All of this work can be the key to finding answers that are not obvious anywhere else. The diligent researcher may be rewarded with information about one or several of the following:
• The tax list will suggest when a man first paid taxes in a county, often with a specific date. By using the information in the lists, the researcher may be able to determine whether he moved into the county or had been living there and had turned 21.
• Tax lists show a man above 21 on a particular date. Tracking men across time in conjunction with early census records can narrow birth years for men who were born and died before 1850.
• Tax lists show when a man disappeared from a county. If his land was listed under a female or another man, perhaps he died. Probate and court records could be searched for the settlement of his estate. Was a new county created which included his land or did he move? If he simply disappeared, deeds can be searched within a specific time frame for the sale of his land.

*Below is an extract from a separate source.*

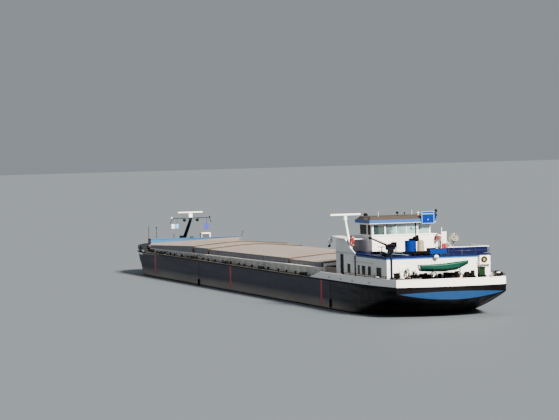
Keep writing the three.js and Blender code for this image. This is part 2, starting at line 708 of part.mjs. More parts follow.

• The listing of all tracts of land with acreage, watercourse, and county before 1840 helps identify the land owned by a family. It can pinpoint where the family lived and give clues to locating deeds and grants. If the land is located in other counties, it may suggest an earlier county where the family lived.
• Linking men to their land, lack of land, and ownership of slaves, cattle, horses, etc. helps to distinguish men of the same name through their property and economic status.
• Tracking a man across time through tax lists, may show the various given names that a man used.
• The widow or heirs of man can often be identified as they pay taxes on his land when he dies. His death date can be narrowed if he left no will.
Kentucky tax lists have been microfilmed by the Kentucky Historical Society and by the Kentucky Department for Libraries and Archives. Each film contains multiple years for the early tax lists. These film are available for many counties in large libraries. The Kentucky Historical Society, the Kentucky Department of Libraries and Archives, and the LDS Family History Library have fairly complete microfilm collections. Film can be rented through local LDS Family History Centers and purchased through the Kentucky Department for Libraries and Archives.